The hollowing out of such political structures provides the social basis for the greater prominence of anti-politics. We won’t repeat Left Flank’s analysis of the period after the end of the post-WWII boom, except to note that the attempts by political elites to resolve the crisis of the 1970s via a “neoliberal” political project failed to provide a sustained resolution of those problems. In Australia this was especially acute because the central national political arrangement around Laborism reached its peak of influence in the Accord, which drove through the neoliberal project and thereby signed its own suicide note. The result has been the exhaustion of the old politics, but without a stable and confident new arrangement able to be implemented. This has happened across a wide range of advanced capitalist countries (hence Brand’s anti-politics can have resonance internationally), although local manifestations vary.
So what is this anti-politics? We think three things, which are interrelated:
- A widespread mood among ordinary people related to Gramsci’s description of “detachment”. This can manifest in spontaneous popular outbursts or be reflected in volatile electoral results, but tends to peter out if not given some kind of direction. To put Brand’s intervention into context, all he has really done is state this obvious fact, to point to the elephant in the room, that the political elite would rather have hidden behind claims it is “representative”.
- A political strategy by sections (or aspiring sections) of the political class, drawing on this mood for support. There are lots of variants on this, not confined to Left or Right: Bob Brown, Kevin Rudd, and Clive Palmer have all appealed to anti-politics in Australia, while UKIP, Beppe Grillo, and the people who led the early phases of the 15M (Indignados) movement across the Spanish state are overseas examples.
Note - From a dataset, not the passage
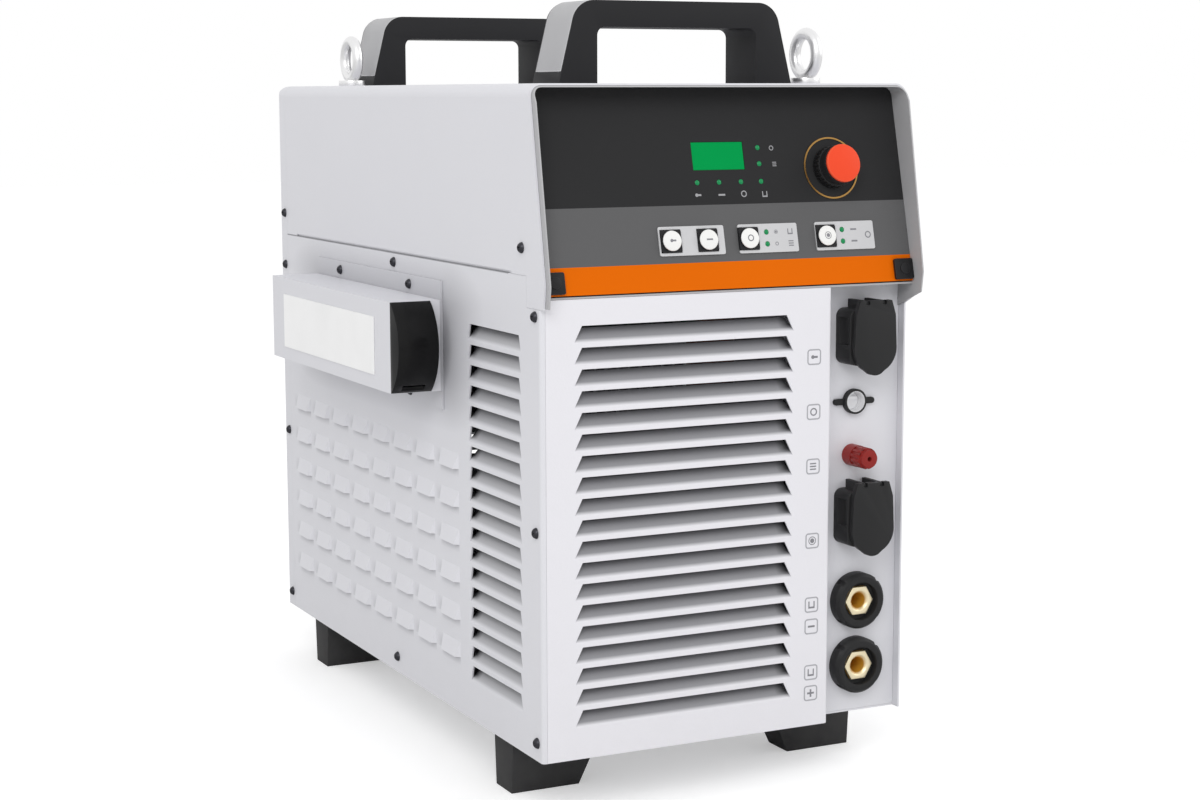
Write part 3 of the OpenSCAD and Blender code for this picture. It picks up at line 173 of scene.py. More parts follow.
class Graph:
    """The node tree of a material, or of the world."""

    # A Mix node keeps the sockets of its colours behind those of its numbers and vectors.
    MIX_FIRST = 6
    MIX_SECOND = 7
    MIX_RESULT = 2

    def __init__(self, tree: bpy.types.NodeTree) -> None:
        """Start from an empty tree."""
        self.tree = tree
        tree.nodes.clear()

    def node(
        self,
        kind: str,
        settings: dict[str, Any] | None = None,
        sockets: dict[str | int, Any] | None = None,
    ) -> bpy.types.Node:
        """Add a node.

        Args:
            kind: The node's type.
            settings: Its properties, such as a Math node's operation, which are set first.
            sockets: The value of each input, or the Term that feeds it.

        Returns:
            The node.
        """
        made = self.tree.nodes.new(kind)
        for name, value in (settings or {}).items():
            setattr(made, name, value)
        for name, value in (sockets or {}).items():
            if isinstance(value, Term):
                self.tree.links.new(value.socket, made.inputs[name])
            else:
                made.inputs[name].default_value = value
        return made

    def term(self, node: bpy.types.Node, output: str | int = 0) -> Term:
        """One output of a node as a Term."""
        return Term(self, node.outputs[output])

    def maths(self, operation: str, first: Term | float, second: Term | float) -> Term:
        """Add a Math node on two values."""
        sockets = {0: first, 1: second}
        return self.term(self.node("ShaderNodeMath", {"operation": operation}, sockets))

    def place(self) -> Term:
        """The point of the surface in the object's own frame."""
        return self.term(self.node("ShaderNodeTexCoord"), "Object")

    def axes(self) -> tuple[Term, Term, Term]:
        """The three coordinates of the point in the object's own frame."""
        split = self.node("ShaderNodeSeparateXYZ", sockets={0: self.place()})
        return self.term(split, 0), self.term(split, 1), self.term(split, 2)

    def noise(self, blotch: Blotch) -> Term:
        """Noise from zero to one.

        Args:
            blotch: Its pattern.

        Returns:
            The noise's value.
        """
        where = self.place()
        if blotch.stretch:
            sockets = {"Vector": where, "Scale": blotch.stretch}
            where = self.term(self.node("ShaderNodeMapping", sockets=sockets))
        sockets = {"Vector": where, "Scale": blotch.scale, "Detail": blotch.detail}
        return self.term(self.node("ShaderNodeTexNoise", sockets=sockets))

    def mottle(self, blotch: Blotch) -> Term:
        """Noise from zero to the pattern's amount."""
        return self.noise(blotch) * blotch.amount

    def wear(self) -> Term:
        """How worn the edge is here: one on a softened edge, and zero elsewhere."""
        return self.term(self.node("ShaderNodeAttribute", {"attribute_name": WEAR}), "Fac")

    def within(self, value: Term, span: tuple[float, float]) -> Term:
        """One where a value lies between two numbers."""
        return (value > span[0]) * (value < span[1])

    def share(self, value: Term, low: float, high: float) -> Term:
        """How far a value has come from one number to another, from zero to one."""
        sockets = {"Value": value, "From Min": low, "From Max": high}
        return self.term(self.node("ShaderNodeMapRange", {"clamp": True}, sockets))

    def larger(self, first: Term | float, second: Term | float) -> Term:
        """The larger of two values."""
        return self.maths("MAXIMUM", first, second)

    def outside(self, value: Term, span: tuple[float, float]) -> Term:
        """How far a value lies outside two numbers, and zero between them."""
        return self.larger(self.larger(span[0] - value, value - span[1]), 0.0)

    def blend(self, factor: Term | float, first: Any, second: Any) -> Term:
        """Mix two colours.

        Args:
            factor: The share of the second colour.
            first: The first colour, or the Term that gives it.
            second: The second colour, or the Term that gives it.

        Returns:
            The mixed colour.
        """
        sockets = {0: factor, self.MIX_FIRST: first, self.MIX_SECOND: second}
        mixed = self.node("ShaderNodeMix", {"data_type": "RGBA"}, sockets)
        return self.term(mixed, self.MIX_RESULT)

    def bump(self, height: Term, depth: float, under: Term | None = None) -> Term:
        """Turn a height from zero to one into a normal.

        Args:
            height: The height.
            depth: What a height of one stands for, in metres.
            under: The normal of a coarser relief below this one.

        Returns:
            The normal.
        """
        sockets = {"Height": height, "Distance": depth, "Strength": 1.0}
        if under is not None:
            sockets["Normal"] = under
        return self.term(self.node("ShaderNodeBump", sockets=sockets))

    def relief(self, blotch: Blotch, under: Term | None = None) -> Term:
        """The normal of a pattern whose amount is its depth, over that of a coarser relief."""
        return self.bump(self.noise(blotch), blotch.amount, under)


# ------------------------------------------------------------------ painted shade and shadow

# The grey of the painted shadow round the intake box and behind and under the hoods.
SHADOW_GREY = "8f8f94"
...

In each case the limited nature of their anti-politics (few actually want to destroy politics altogether) means that these represent limited challenges to the existing order and often fall back into being “just like the other politicians” or collapse into moralistic opposition to the status quo.
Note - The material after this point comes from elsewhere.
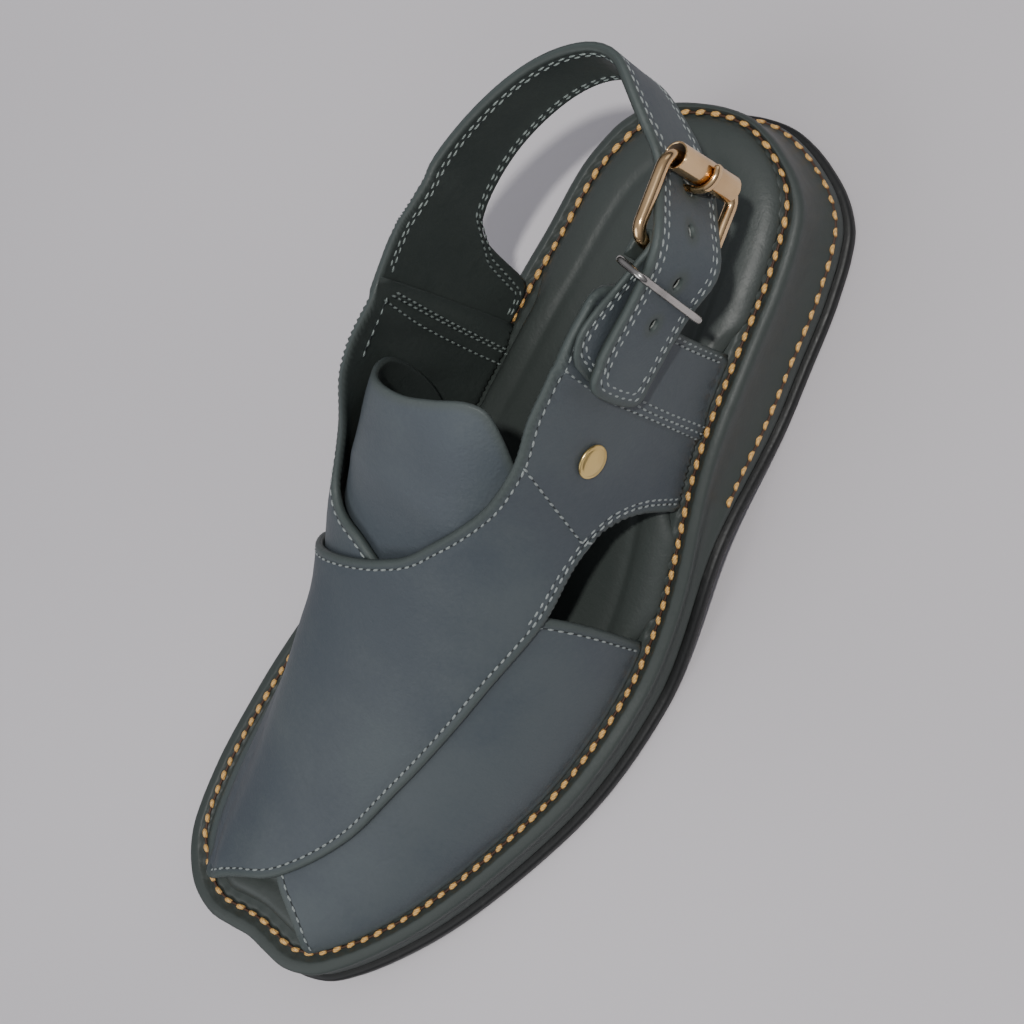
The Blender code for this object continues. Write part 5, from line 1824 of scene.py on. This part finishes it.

- A consistent strategy of socialrevolution, which seeks to concretely intervene on the effective terrain in order to build a movement that overcomes politics by overcoming the state. This is “communism” as the end of politics (as Engels put it, when “the government of persons is replaced by the administration of things”), a real movement that is a simultaneously theoretical and practical critique of politics, not simply replicating the inner logic of capitalist politics for different ends.
Critical responses to Brand’s anti-politics have come from across the political spectrum. Some are little more than snide attempts to dismiss the substance of what he has argued, for example claiming that his privilege and fame disqualify him from speaking for the disenfranchised majority (because, presumably, privilege and fame only qualify you to defend the political system). Others claim that Brand’s criticisms of politics is tantamount to an attack on democracy and licenses a descent into mob rule, or even places him on the slippery slope to fascism.
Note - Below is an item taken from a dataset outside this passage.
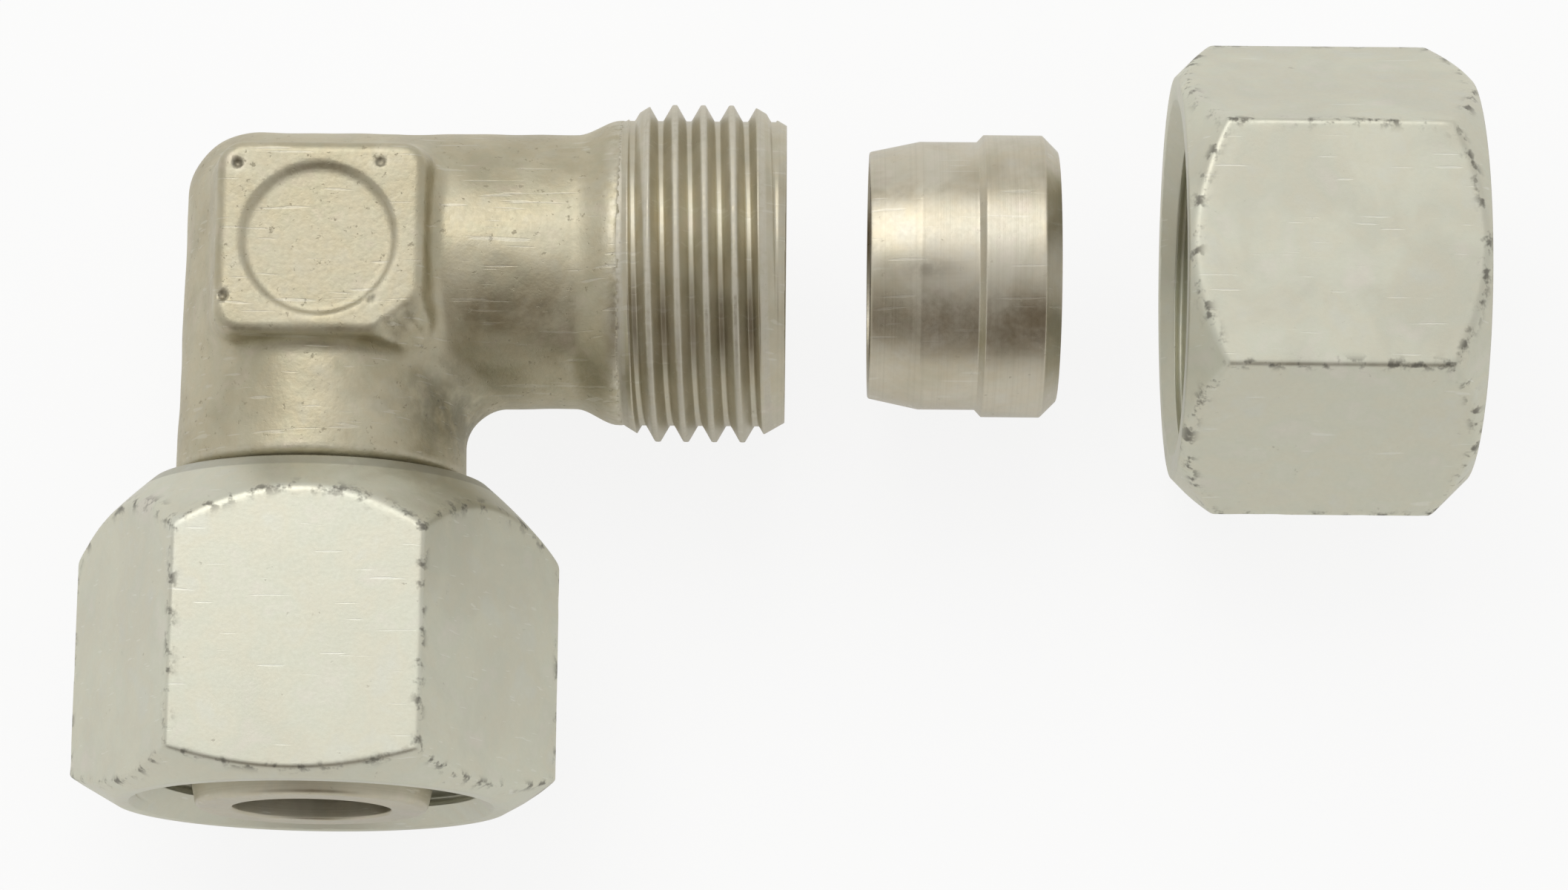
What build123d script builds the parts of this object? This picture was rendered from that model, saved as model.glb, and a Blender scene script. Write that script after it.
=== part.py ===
from build123d import *
import os
from math import cos, radians, sin, tan

# Adjustable elbow fitting of the light series for 12 mm tube, laid out apart as its nuts and ring come off.
# Millimetres. The origin is where the two axes of the elbow cross. +X runs out along the threaded arm,
# -Y runs out along the sealing cone, and +Z points up from the surface that the nuts lie on.
# Lengths along the arm and the leg are measured from the origin. Threads are plain at their major diameter.

# Tube and 24 degree cone
tube_diameter = 12.0
tube_wall = 1.0
cone_half_angle = 12.0

# Clearances
tube_clearance = 0.05
thread_clearance = 0.10
mouth_clearance = 0.03
seat_gap = 0.04
lip_clearance = 0.25
nut_float = 0.35
ring_room = 0.25

# Cutting ring: walls are measured out from its bore
ring_nose_wall = 0.5
ring_body_wall = 1.07
ring_collar_wall = 1.45
ring_rear_wall = 0.6
ring_body_end = 5.7
ring_step_length = 0.35
ring_collar_length = 3.1
ring_edge_length = 0.35
ring_second_edge = 1.7
ring_groove_depth = 0.25
ring_from_port = 4.4

# Threaded port on the arm
port_wall = 1.85
thread_depth = 0.9
thread_length = 8.6
thread_runout = 1.0
port_end_step = 1.1
port_chamfer_angle = 30.0
tube_stop_depth = 7.0
drill_point_angle = 59.0

# Forged body
flare_rise = 0.8
flare_length = 1.9
flare_land = 0.4
leg_oversize = 0.2
leg_draft_angle = 0.7
leg_edge_chamfer = 0.4
corner_rounding = 3.5
crotch_fillet = 2.2
arm_past_crotch = 4.2
leg_past_crotch = 2.05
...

A more serious argument from within the broader Left has been to acknowledge the failings of the political system, but to argue that the problem is that there are not enough people like Russell Brand on the inside, working to transform it. Yet if politics was somehow healthier three decades ago when large swathes of the sixties generation of radicals entered it to change things and we ended up with what is happening now, it seems at best naïve to encourage today’s anti-capitalists inside the tent as if this will produce a better result.
But it is among some on the Marxist Left that the most troubling response has emerged. On the one hand this response welcomes Brand’s attack on “conventional” or “official” politics. But on the other it suggests that what is needed is to build a different, “unconventional”, “radical” or even “revolutionary” politics instead. In August, Tad wrote of such radical Left responses to the hollowing out of politics:
The result is a tendency to see the Left’s prospects as dismal, because the official Left’s decay is seen as proof of the limited possibilities for a more radical politics. And the crisis of official politics is therefore seen — paradoxically — as a negative rather than an opportunity.
Others describe the current context as “depoliticisation”. We don’t think this is helpful. To understand why it is problematic, let’s ask what “repoliticisation” would mean. Clearly something more than simply “people getting involved” is implied. What we have lost is in fact the mystified appearance that actually existing politics was “representative”, predicated on the hollowing out of the institutional structures that supported such an illusion. Is this really what we want to revive?
The demands that issue from such a view involve a kind of nostalgia for political institutions from a previous era — “we need strong unions”, “we need a rank-and-file movement”, “the ALP Left should fight for better policies”, “we need a strong parliamentary Left”, “we need more grassroots control of Labor and the Greens”, etc. The contradictory nature of these political forms — their historic role in constraining the social interests of subaltern groups — is downplayed in favour of wishing for their return. Such arguments are particularly odd in Australia, where the highpoint of the union movement’s institutional influence was during the Accord process that delivered full-blown neoliberalism to the working class. So while neoliberalism did undermine the strength of unions in Australia, as Liz has argued, and this represented a significant political defeat for the working class, it was achieved through a consensual project that the unions helped run. This points to the impasse of the institutional Left, as much as any victory by the Right.
If we assume that rebuilding historic “representative” institutions is a precondition for social revolution we are likely to find instead that we cannot return to a moment in time when the creation of such institutions was still possible. Worse, we will overestimate the strength of the political class and miss the opportunities their crisis creates.
The point is not that the crisis of politics means that capitalism is about to spontaneously enter some kind of “death agony”. A political crisis is not the same as a social crisis. But unless we start with a critique of the nature of politics, a concrete analysis of the effective terrain we find ourselves on, then we will not be intervening in what is actually happening, but what we wish it to be. Where the rising tide of anti-politics ends up will depend on whether and how revolutionaries intervene, and that depends on being clear on what is actually going on, or else we will simply cede the initiative to other forces, of the sort described in point 2, above.
A social revolutionary approach doesn’t eliminate the need for strategy and tactics, alliances and compromises. But these will need to be in the service of ending politics, not reconstructing it. The alternative, it seems to us, is fighting to the death to save relics of the past while the machinery of capitalism goes on unperturbed.